Always, knowing his friends.
Her favorite show.
What he had for breakfast.
What she wore to school.
What he thinks.
How she feels.
My friend Beth’s twin girls left for Roger Williams yesterday. They are her fourth and fifth children. She’s been down this road three times before. You’d think it would get easier.
“I don’t know what I’m going to do without them,” she has said every day for months.
And I have said nothing, because, really, what is there to say?
A chapter ends. Another chapter begins. One door closes and another door opens. The best thing a parent can give their child is wings. I read all these things when my children left home and thought then what I think now: What do these words mean?
Eighteen years isn’t a chapter in anyone’s life. It’s a whole book, and that book is ending and what comes next is connected to, but different from, everything that has gone before.
Before was an infant, a toddler, a child, a teenager. Before was feeding and changing and teaching and comforting and guiding and disciplining, everything hands -on. Now?
Now the kids are young adults and on their own and the parents are on the periphery, and it’s not just a chapter change. It’s a sea change.
As for a door closing? Would that you could close a door and forget for even a minute your children and your love for them and your fear for them, too. And would that they occupied just a single room in your head. But they’re in every room in your head and in your heart.
As for the wings analogy? It’s sweet. But children are not birds. Parents don’t let them go and build another nest and have all new offspring next year.
Saying goodbye to your children and their childhood is much harder than all the pithy sayings make it seem. Because that’s what going to college is. It’s goodbye.
It’s not a death. And it’s not a tragedy.
But it’s not nothing, either.
To grow a child, a body changes. It needs more sleep. It rejects food it used to like. It expands and it adapts.
To let go of a child, a body changes, too. It sighs and it cries and it feels weightless and heavy at the same time.

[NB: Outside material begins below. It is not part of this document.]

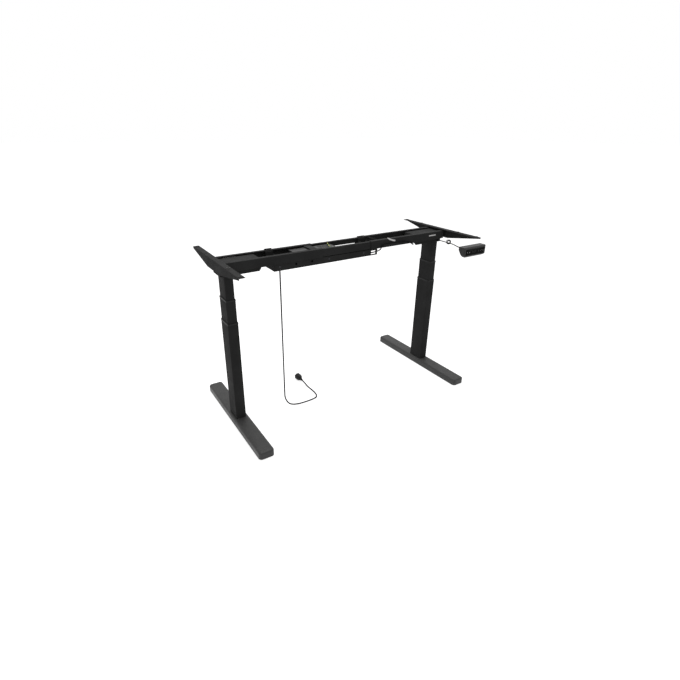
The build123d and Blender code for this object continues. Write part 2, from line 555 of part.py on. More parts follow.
def make_beam():
    make_rail("front_rail", -1)
    make_rail("rear_rail", 1)

    with BuildPart() as cross_braces:
        hook_z = (RAIL_TOP - 2 * RAIL_SHEET, RAIL_TOP - RAIL_SHEET)
        hook_reach = RAIL_OUT - RAIL_SHEET - 2.0
        for x, width in DEEP_BRACES:
            x_range = (x - width / 2, x + width / 2)
            trough = (x - width / 2 + RAIL_SHEET, x + width / 2 - RAIL_SHEET)
            block(x_range, (-BRACE_HALF, BRACE_HALF), (RAIL_UNDER + 6, RAIL_TOP - 16))
            block(trough, (-BRACE_HALF - 1, BRACE_HALF + 1), (RAIL_UNDER + 8, RAIL_TOP), mode=Mode.SUBTRACT)
            for way in (-1, 1):
                ear_y = span(way * (BRACE_HALF - RAIL_SHEET), way * BRACE_HALF)
                block(x_range, ear_y, (RAIL_UNDER + 6, hook_z[1]))
                block(x_range, span(way * (BRACE_HALF - RAIL_SHEET), way * hook_reach), hook_z)
        # a flat strap over the control box
        strap_x = (STRAP_X - STRAP_WIDTH / 2, STRAP_X + STRAP_WIDTH / 2)
        block(strap_x, (-hook_reach, hook_reach), hook_z)
        # the end plate, folded under the tops of both rails
        block((END_PLATE_X - 2.5, END_PLATE_X + 2.5), (-hook_reach, hook_reach), hook_z)
        block((END_PLATE_X, END_PLATE_X + RAIL_SHEET), (-BRACE_HALF, BRACE_HALF), (RAIL_UNDER + 6, RAIL_TOP))
    keep(cross_braces, "cross_braces")

    with BuildPart() as tray:
        hanger = (TRAY_HANGER - RAIL_SHEET, TRAY_HANGER)
        hook_top = RAIL_UNDER + 2 * RAIL_SHEET
        hook_z = (hook_top - RAIL_SHEET, hook_top)
        lip_z = (TRAY_TOP - RAIL_SHEET, TRAY_TOP)
        floor_z = (TRAY_UNDER, TRAY_UNDER + RAIL_SHEET)
        # front wall, folded in under the rail and up inside its open side
        block((RAIL_LEFT, TRAY_RIGHT), (-RAIL_OUT, -RAIL_OUT + RAIL_SHEET), (TRAY_UNDER, TRAY_TOP))
        block((RAIL_LEFT, TRAY_RIGHT), (-RAIL_OUT, -hanger[0]), lip_z)
        block((RAIL_LEFT, TRAY_RIGHT), (-hanger[1], -hanger[0]), (lip_z[0], hook_top))
        block((RAIL_LEFT, TRAY_RIGHT), (-RAIL_OUT + RAIL_SHEET + 2.0, -hanger[0]), hook_z)
        # floor, left end and rear wall
        block((RAIL_LEFT, TRAY_FLOOR_RIGHT), (-RAIL_OUT, hanger[1]), floor_z)
        block((RAIL_LEFT, RAIL_LEFT + RAIL_SHEET), (-RAIL_OUT, 27.0), (TRAY_UNDER, TRAY_TOP))
        block((RAIL_LEFT, TRAY_FLOOR_RIGHT), hanger, (TRAY_UNDER, hook_top))
        block((RAIL_LEFT, TRAY_FLOOR_RIGHT), (hanger[0], RAIL_OUT - RAIL_SHEET - 2.0), hook_z)
        # the lead leaves through the floor, cables through a window at the right end
        lead_x, lead_y, _ = LEAD_ROUTE[1]
        rod(level(TRAY_UNDER - 1, lead_x, lead_y), LEAD_HOLE_RADIUS, 5.0, mode=Mode.SUBTRACT)
        with BuildSketch(facing(-RAIL_OUT, 164.0, 803.5)):
            RectangleRounded(29.0, 19.0, 4.0)
        extrude(amount=2 * RAIL_SHEET, both=True, mode=Mode.SUBTRACT)
        with BuildSketch(facing(-RAIL_OUT, 0.0, 809.0)):
            with Locations((-294.0, 0), (-206.0, 0)):
                Circle(5.5)
            with Locations([(x, TRAY_SCREW_Z - 809.0) for x in TRAY_SCREW_X]):
                Circle(3.0 + SCREW_PLAY)
        extrude(amount=2 * RAIL_SHEET, both=True, mode=Mode.SUBTRACT)
        with BuildSketch(level(hook_z[0] - 1)):
            for way in (-1, 1):
                with Locations([(x, way * 53.0) for x in hanger_bolts(way)]):
                    Circle(3.0 + SCREW_PLAY)
        extrude(amount=RAIL_SHEET + 2, mode=Mode.SUBTRACT)
    keep(tray, "cable_tray")

    with BuildPart() as frame_screws:
        for way in (-1, 1):
            for x in hanger_bolts(way):
                rod(level(hook_top, x, way * 53.0), 5.5, 3.5)
                rod(level(hook_top, x, way * 53.0), 3.0, -(2 * RAIL_SHEET - 0.4))
        for x in TRAY_SCREW_X:
            seat = facing(-RAIL_OUT, x, TRAY_SCREW_Z)
            rod(seat, 5.0, 2.2)
            rod(seat, 3.0, -8.0)
    keep(frame_screws, "frame_screws")


# ---------------------------------------------------------------------------
# Control box, earth wire and motor cables
# ---------------------------------------------------------------------------

def lay_lead(part, route, diameter):
    """Sweep a round lead along straight runs joined by tangent arcs, in the open part."""
    points = [Vector(x, COLUMN_Y + y, z) for x, y, z in route]
    radii = []
    for before, here, after in zip(points, points[1:], points[2:]):
        turn = (here - before).get_angle(after - here)
        shorter = min((here - before).length, (after - here).length)
        radii.append(0.45 * shorter / math.tan(math.radians(turn) / 2))
    with BuildLine() as path:
        FilletPolyline(*points, radius=radii)
    volume_before = part.part.volume if part.part else 0.0
    centre_line = path.wire()
    with BuildSketch(Plane(origin=centre_line @ 0, z_dir=centre_line % 0)) as section:
        Circle(diameter / 2)
    sweep(section.sketch, path=centre_line)
    length = centre_line.length
    expected = math.pi * diameter**2 / 4 * length
    print("lead of", round(length, 1), "mm, radii", [round(radius) for radius in radii],
          "volume ratio", round((part.part.volume - volume_before) / expected, 4))


def make_control_box():
    with BuildPart() as case:
        block((BOX_LEFT, BOX_RIGHT), (-BOX_HALF, BOX_HALF), (BOX_FLOOR, BOX_RIM))
        fillet(case.edges().filter_by(Axis.Z), 4)
        inner_x = (BOX_LEFT + BOX_WALL, BOX_RIGHT - BOX_WALL)
        inner_y = (-BOX_HALF + BOX_WALL, BOX_HALF - BOX_WALL)
        block(inner_x, inner_y, (BOX_FLOOR + BOX_WALL, BOX_RIM + 1), mode=Mode.SUBTRACT)
        for x in (BOX_LEFT + 14, BOX_RIGHT - 14):
            for y in (-28.0, 28.0):
                rod(level(BOX_FLOOR + BOX_WALL, x, y), 3.5, 8.0)
    keep(case, "control_box_case")

    with BuildPart() as board:
        board_z = BOX_FLOOR + BOX_WALL + 8.0
        block((BOX_LEFT + 6, BOX_RIGHT - 6), (-33.0, 33.0), (board_z, board_z + 1.6))
        top = board_z + 1.6
        # supply, motor bridge heatsink, capacitors and sockets
        block((-270.0, -215.0), (-26.0, 14.0), (top, top + 34))
        block((-150.0, -110.0), (-20.0, 20.0), (top, top + 22))
        for x in (-198.0, -178.0):
            rod(level(top, x, -12.0), 8.0, 28.0)
        for y in (-20.0, 0.0, 20.0):
            block((-66.0, -52.0), (y - 7.0, y + 7.0), (top, top + 14))
    keep(board, "circuit_board")

    with BuildPart() as lid:
        block((BOX_LEFT, BOX_RIGHT), (-BOX_HALF, BOX_HALF), (BOX_RIM, BOX_TOP))
        fillet(lid.edges().filter_by(Axis.Z), 4)
        chamfer(lid.edges().group_by(Axis.Z)[-1], 1.2)
        with BuildSketch(level(BOX_TOP, -105.0)):
            with GridLocations(7.0, 1, 9, 1):
                SlotOverall(40.0, 2.5, rotation=90)
        extrude(amount=-1.5, mode=Mode.SUBTRACT)
    keep(lid, "control_box_lid")

    with BuildPart() as earth_wire:
        lay_lead(earth_wire, EARTH_ROUTE, EARTH_DIAMETER)
        # ring lug and bolt on the inner face of the front rail
        lug = facing(-RAIL_OUT + RAIL_SHEET, EARTH_ROUTE[-1][0], EARTH_ROUTE[-1][2])
        rod(lug, 4.5, -1.2)
        rod(lug, 3.5, -RAIL_OUT - EARTH_ROUTE[-1][1] + RAIL_SHEET + 0.2)
    keep(earth_wire, "earth_wire")

    with BuildPart() as motor_cables:
        for route in (LEFT_MOTOR_ROUTE, RIGHT_MOTOR_ROUTE):
            lay_lead(motor_cables, route, MOTOR_CABLE_DIAMETER)
    keep(motor_cables, "motor_cables")


# ---------------------------------------------------------------------------
# Mains lead and plug
# ---------------------------------------------------------------------------

def make_mains_lead():
    with BuildPart() as mains_lead:
        lay_lead(mains_lead, LEAD_ROUTE, LEAD_DIAMETER)
    keep(mains_lead, "mains_lead")

    with BuildPart() as plug:
        x, y, z = LEAD_ROUTE[-1]
        sleeve = 22.0
        body = 38.0
        with BuildSketch(across(x, y, z)):
            with BuildLine():
                Polyline((0, 0), (0, 5), (sleeve, 9), (sleeve, PLUG_RADIUS - 4), (sleeve + 10, PLUG_RADIUS),
                         (sleeve + body, PLUG_RADIUS), (sleeve + body, 0), close=True)
            make_face()
        revolve(axis=Axis((x, COLUMN_Y + y, z), (0, 1, 0)))
        for pin_x in (-9.5, 9.5):
            rod(facing(y + sleeve + body, x + pin_x, z), 2.4, -19.0)
    keep(plug, "mains_plug")


# ---------------------------------------------------------------------------
# Handset: case, face plate, five sprung keys and the cable to the beam
# ---------------------------------------------------------------------------

def make_handset():
    left, right = HANDSET_X
    centre = (left + right) / 2
    with BuildPart() as case:
        with BuildSketch(across(centre)):
            with BuildLine():
                Polyline((HANDSET_BACK, TOP_Z), (HANDSET_BACK, 856.0), (-422.0, 824.0), (-431.0, HANDSET_UNDER),
                         (HANDSET_FACE_Y, 829.0), (HANDSET_FACE_Y, 867.0), (-434.0, TOP_Z), close=True)
            make_face()
        extrude(amount=(right - left) / 2, both=True)
        fillet(case.edges().filter_by(Axis.Z).group_by(Axis.Y)[0], 5)
        # from the front, the two lower corners are round
        with BuildSketch(facing(HANDSET_FACE_Y - 1, centre, TOP_Z)):
            RectangleRounded(right - left, 2 * (TOP_Z - HANDSET_UNDER), HANDSET_CORNER)
        extrude(amount=-45.0, mode=Mode.INTERSECT)
        # recess for the face plate and the pocket behind the keys
        with BuildSketch(facing(HANDSET_FACE_Y, centre, KEY_Z)):
            RectangleRounded(right - left - 16.0, 30.0, 5.0)
        extrude(amount=-FACE_PLATE, mode=Mode.SUBTRACT)
        with BuildSketch(facing(HANDSET_FACE_Y, centre, KEY_Z)):
            RectangleRounded(right - left - 24.0, 22.0, 4.0)
        extrude(amount=-8.0, mode=Mode.SUBTRACT)
        # screw holes up into the desktop
        with BuildSketch(level(TOP_Z, centre, -417.0)):
            with GridLocations(HANDSET_HOLES, 1, 2, 1):
                Circle(HANDSET_HOLE_RADIUS)
        extrude(amount=-12.0, mode=Mode.SUBTRACT)
    keep(case, "handset_case")

    with BuildPart() as face:
        with BuildSketch(facing(HANDSET_FACE_Y + FACE_PLATE, centre, KEY_Z)):
            RectangleRounded(right - left - 16.4, 29.6, 4.8)
            with Locations([(x - centre, 0) for _, x in KEYS]):
                Circle(KEY_RADIUS + 0.35, mode=Mode.SUBTRACT)
        extrude(amount=FACE_PLATE)
        # display window
        with BuildSketch(facing(HANDSET_FACE_Y, 496.0, KEY_Z)):
            RectangleRounded(38.0, 18.0, 2.0)
        extrude(amount=-0.4, mode=Mode.SUBTRACT)
    keep(face, "handset_face")

    for name, x in KEYS:
        with BuildPart() as key:
            flange_y = HANDSET_FACE_Y + FACE_PLATE + 0.3
            rod(facing(flange_y, x, KEY_Z), KEY_RADIUS, flange_y + HANDSET_REACH)
            chamfer(key.edges().filter_by(GeomType.CIRCLE).group_by(Axis.Y)[0], 0.5)
            rod(facing(flange_y, x, KEY_Z), KEY_RADIUS + 1.2, -1.0)
            rod(facing(flange_y + 1.0, x, KEY_Z), 2.0, -2.4)
        keep(key, f"key_{name}")

    with BuildPart() as handset_cable:
        lay_lead(handset_cable, CABLE_ROUTE, CABLE_DIAMETER)
    keep(handset_cable, "handset_cable")


for leg_name, leg_side in (("left", -1), ("right", 1)):
    make_foot(leg_name, leg_side)
    make_column(leg_name, leg_side)
    make_drive(leg_name, leg_side)
    make_head(leg_name, leg_side)
make_beam()
make_control_box()
make_mains_lead()
make_handset()
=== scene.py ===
# %% [markdown]
# # A height adjustable desk frame
# The real object is the steel frame of an electric standing desk: two telescopic columns on flat
# feet, a beam of sliding rails between them, and a few plastic parts hung on it. Its working parts
# come ready made and in place, so this lesson gives them their finish and adds what cords, plugs
# and small fittings need. All lengths are in metres, and the floor is Z = 0.

# %% Load the frame
import json
import math
import bmesh
import bpy
from mathutils import Matrix, Vector

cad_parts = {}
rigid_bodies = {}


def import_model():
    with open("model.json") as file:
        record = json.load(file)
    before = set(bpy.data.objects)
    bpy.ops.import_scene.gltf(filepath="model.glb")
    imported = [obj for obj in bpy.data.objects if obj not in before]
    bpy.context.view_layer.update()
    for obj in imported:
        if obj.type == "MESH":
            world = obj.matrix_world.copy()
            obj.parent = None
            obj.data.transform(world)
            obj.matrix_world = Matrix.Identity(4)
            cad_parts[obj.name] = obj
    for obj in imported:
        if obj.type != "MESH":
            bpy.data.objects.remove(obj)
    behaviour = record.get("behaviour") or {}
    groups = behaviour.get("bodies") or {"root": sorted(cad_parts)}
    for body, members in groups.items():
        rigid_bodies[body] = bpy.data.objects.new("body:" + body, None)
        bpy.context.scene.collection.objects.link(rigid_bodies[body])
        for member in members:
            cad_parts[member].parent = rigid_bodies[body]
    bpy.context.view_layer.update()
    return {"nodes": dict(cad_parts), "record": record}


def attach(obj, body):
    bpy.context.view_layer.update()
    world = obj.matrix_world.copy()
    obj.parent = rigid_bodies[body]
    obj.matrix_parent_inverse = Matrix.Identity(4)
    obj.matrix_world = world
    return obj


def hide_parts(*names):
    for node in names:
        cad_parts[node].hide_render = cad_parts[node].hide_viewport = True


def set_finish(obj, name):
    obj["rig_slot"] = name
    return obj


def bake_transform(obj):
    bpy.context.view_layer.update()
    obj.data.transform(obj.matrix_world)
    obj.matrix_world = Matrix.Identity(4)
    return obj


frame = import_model()
scene = bpy.context.scene
nodes = frame["nodes"]
record = frame["record"]
body_of_node = {n: body for body, members in record["behaviour"]["bodies"].items() for n in members}
slot_of_node = {part["node"]: part["material_slot"] for part in record["subparts"]}

# %% [markdown]
# ## The camera
# A wide lens close to the desk gives the strong convergence of the two feet. A little shift keeps
# the desk above the middle of the frame without tilting the camera, so upright edges lean only as
# much as the view from above makes them.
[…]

The drive home alone without them is the worst. And the first few days. But then it gets better. The kids call, come home, bring their friends, fill the house with their energy again.
Life does go on.
“Can you give me a ride to the mall?” “Mom, make him stop!” I don’t miss this part of parenting, playing chauffeur and referee. But I miss them, still, all these years later, the children they were, at the dinner table, beside me on the couch, talking on the phone, sleeping in their rooms, safe, home, mine.

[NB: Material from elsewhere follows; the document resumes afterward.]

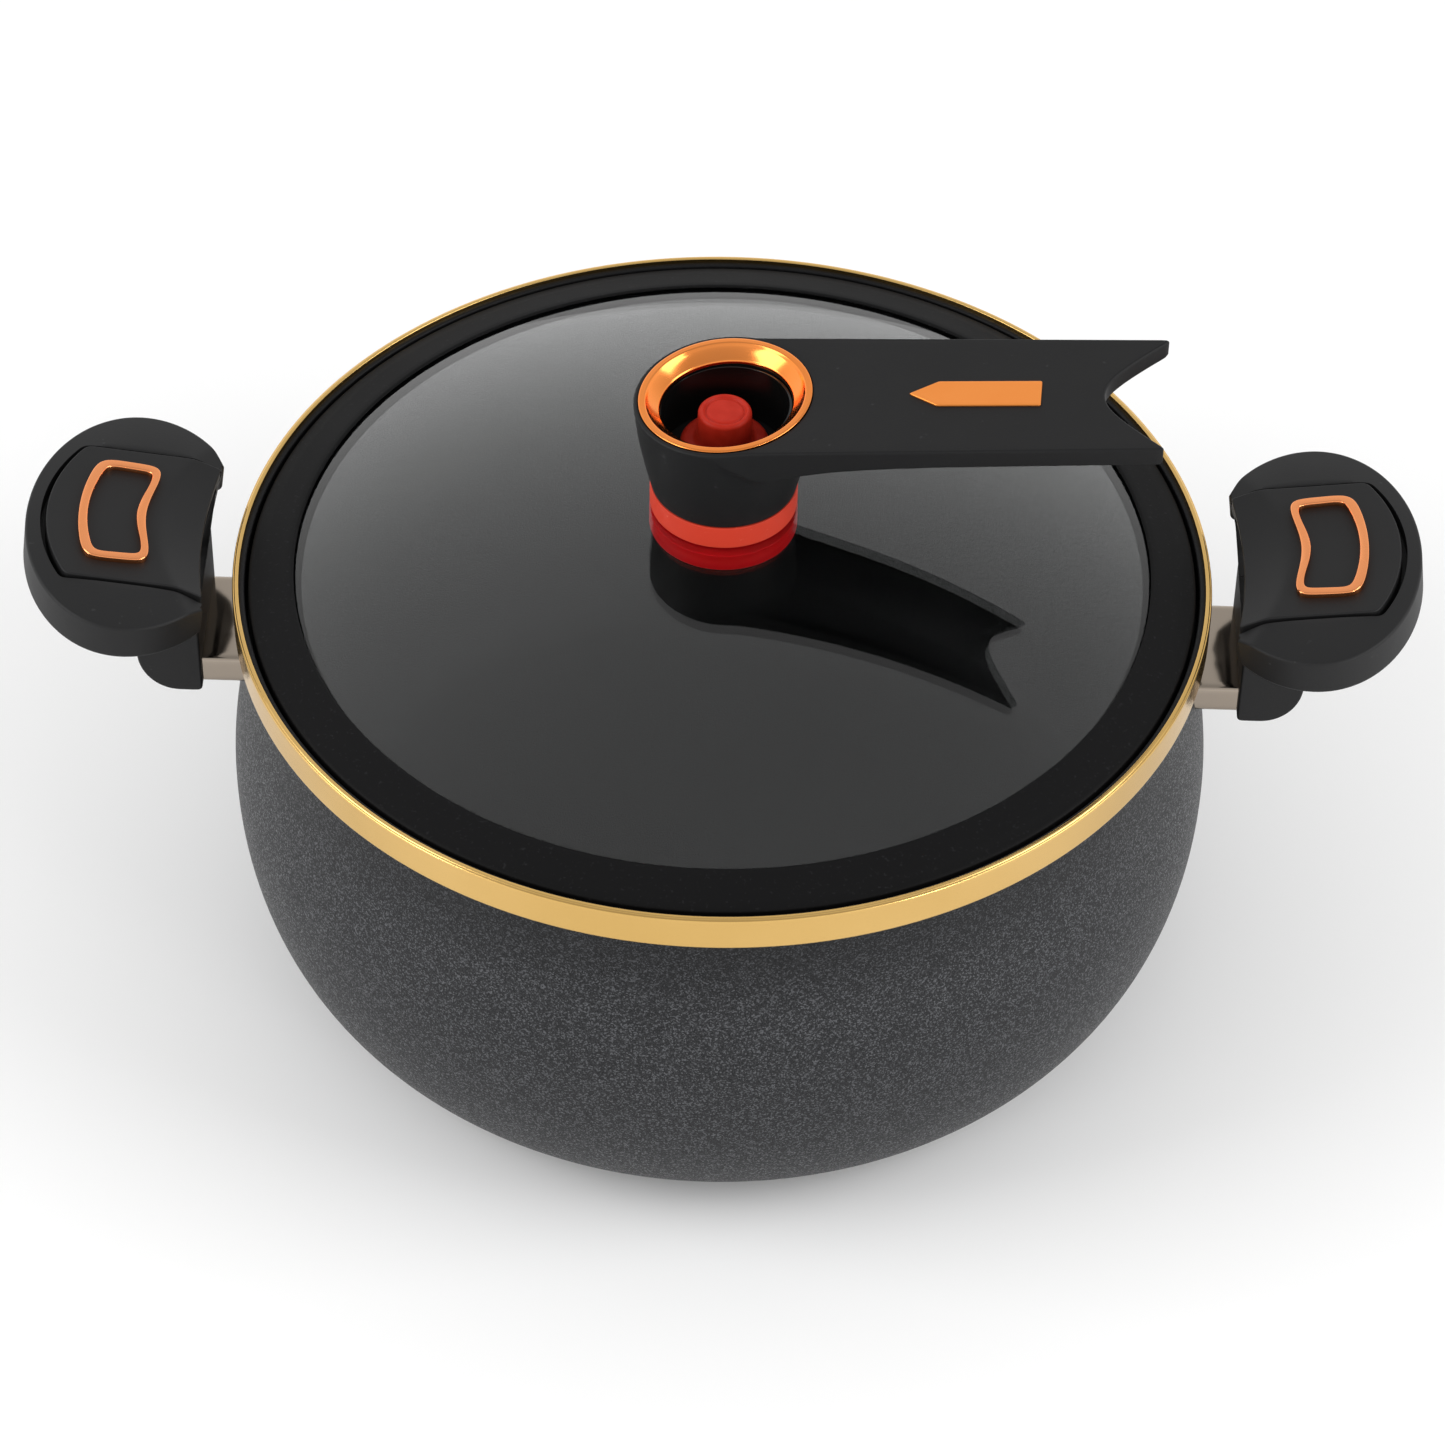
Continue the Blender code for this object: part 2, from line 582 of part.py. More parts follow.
def shell_outline():
    """The handle's plan: an ellipse whose pot side is cut off by an arc round the pot's axis."""
    outer = []
    steps = 26
    for i in range(steps + 1):
        angle = -pi / 2 + pi * i / steps
        outer.append((SHELL_CENTRE + SHELL_OUT * cos(angle), SHELL_HALF * sin(angle)))
    inner = []
    for i in range(1, 9):
        angle = pi / 2 + radians(52) * i / 8
        point = (SHELL_CENTRE + SHELL_IN * cos(angle), SHELL_HALF * sin(angle))
        if sqrt(point[0] ** 2 + point[1] ** 2) > SHELL_INNER_R + 1 * MM:
            inner.append(point)
    half = inner[-1][1] - 0.5 * MM
    other = [(x, -y) for x, y in reversed(inner)]
    return outer + inner + inner_arc(SHELL_INNER_R, half, 8) + other


def slab_outline(grow, reach, inner_radius):
    """The locking slab's plan: straight sides, a bowed outer end with round corners and an end that
    follows the rim. Grow widens it and reach lengthens it."""
    half, out = SLAB_HALF + grow, SLAB_OUT + reach
    centre = out - SLAB_END_R
    corner_y = half - SLAB_CORNER_R
    corner_x = centre + sqrt((SLAB_END_R - SLAB_CORNER_R) ** 2 - corner_y**2)
    turn = atan2(corner_y, corner_x - centre)
    points = arc((corner_x, -corner_y), SLAB_CORNER_R, -pi / 2, -turn, 3)
    points += arc((centre, 0), SLAB_END_R, -turn, turn, 12)[1:-1]
    points += arc((corner_x, corner_y), SLAB_CORNER_R, turn, pi / 2, 3)
    return points + inner_arc(inner_radius, half, 8)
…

And then just yesterday, I was reacquainted with a friend who was at my Junior School in the 70’s and who I have not seen since I was 12 years old. 40 years ago. We met briefly after several thwarted attempts – he lives in New York for one thing- and I had a brief hour to catch up. It was much too short of course and we plan to meet again but what intrigued me –apart from being fascinated by people I once knew who live different lives in other parts of the world doing extraordinary things- is that when he spoke of his home in Parkview which is where I lived too, I had the most vivid recollection of a moment: the smell of wood and the memory of a staircase and a landing and once being just a young child in a certain space at one time. A moment in my memory which my mind was still holding onto.
Why? I don’t know. Moments and memories are the only non-tangible assets that accompany you in your life journey.
So how to let go and why to hold on? No answers. The sweet and the sad, and the doors closing and others opening? Simply a big collection of moments and rooms in your head and your heart.